Filter (by max length) only lines not matching regex

pathunkathunk · March 25, 2013, 2:28am

I have a large file of many pairs of sequences and their headers, which always begin with '>'

I'm looking for help on how to retain only sequences (and their headers) below a certain length. So if min length was 10, output would be

I can filter by length, but I'm not sure how to exclude the header lines.
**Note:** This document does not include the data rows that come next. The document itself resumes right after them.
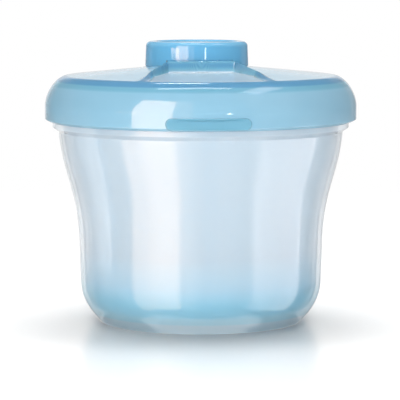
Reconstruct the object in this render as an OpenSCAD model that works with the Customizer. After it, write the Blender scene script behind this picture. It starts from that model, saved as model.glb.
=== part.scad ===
// Three-compartment formula dispenser: an open cup, a lift-out divider with three
// compartments, a turning lid with a pouring spout, its seal, and a push-fit spout cap.
// The origin is on the surface it stands on, on the cup's axis. The thumb tab faces -Y.

/* [Cup] */
// Radius of the foot where it meets the table
foot_r = 34.2; // [33:0.1:35]
// Radius of the straight lower body
body_r = 40.55; // [40:0.05:41]
// Radius of the mouth, under the flange
mouth_r = 47.4; // [47:0.05:47.6]
// Height at which the body starts to flare
flare_start_z = 25; // [22:1:28]
// Height at which the flare ends
flare_end_z = 62; // [60:0.5:62]
// Radius of the flange that closes the lid's lower edge
flange_r = 49.5; // [49:0.1:49.8]
// Height of the rim that the seal rests on
rim_z = 75.5; // [75:0.1:76]
// Wall thickness of the cup
cup_wall = 1.6; // [1.2:0.1:1.8]
// Height of the floor's underside above the table
foot_h = 3.4; // [3:0.1:4]

/* [Divider] */
// Clear gap between the cup's wall and the divider's wall
nest_gap = 1.5; // [1.2:0.1:1.8]
// Wall thickness of the divider
divider_wall = 1.4; // [1:0.1:1.6]
// Thickness of each vane
vane_t = 1.4; // [1:0.1:2]
// Radius of the hollow post that the vanes meet at
hub_r = 4; // [3:0.5:6]
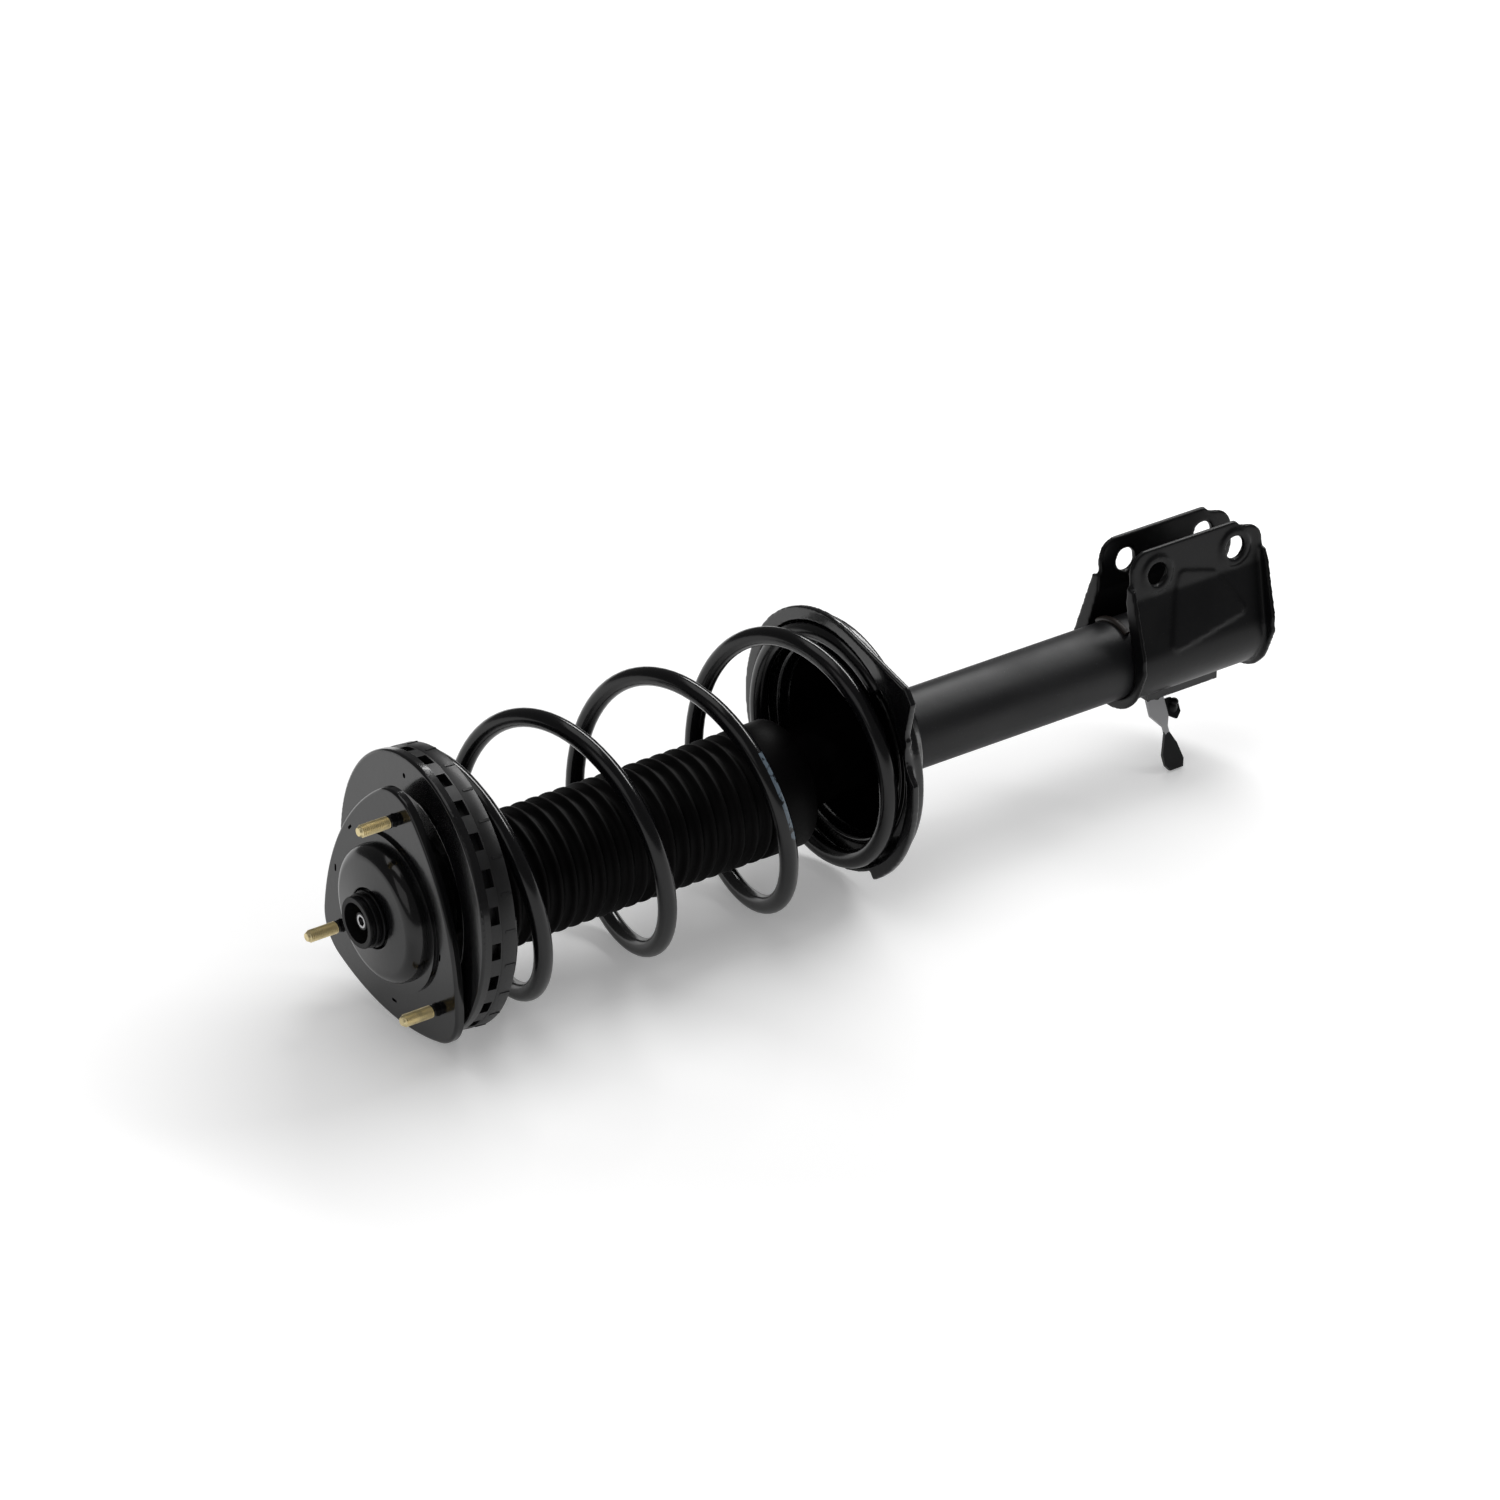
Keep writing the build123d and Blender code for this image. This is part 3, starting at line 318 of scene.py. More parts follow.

awk '{lines[NR] = $0} length($0) < 10 {print lines [NR-1]; print lines [NR]} ' file.name

RudiC · March 25, 2013, 2:59am

Do your data always come in pairs? If yes, your code is fine. Try also

$ while read HEAD; do read DATA; [ ${#DATA} -lt 10 ] && printf "%s\n%s\n" "$HEAD" "$DATA"; done < file
>gi|bcd| Species two
ATTTGATC
>gi|cdf| Species three
ATTTGATCT

mirni · March 25, 2013, 3:07am

Like this?

awk '/^[^>]/ && length($0)<10{print hdr"\n"$0}{hdr=$0}' input

pathunkathunk · March 25, 2013, 3:27am

Both of these work, thank you.

The problem with my original code was obscured by my choice of an example file with unrealistically short sequences. In reality my sequences are longer, and the problem with my code is that it captures headers along with short sequences.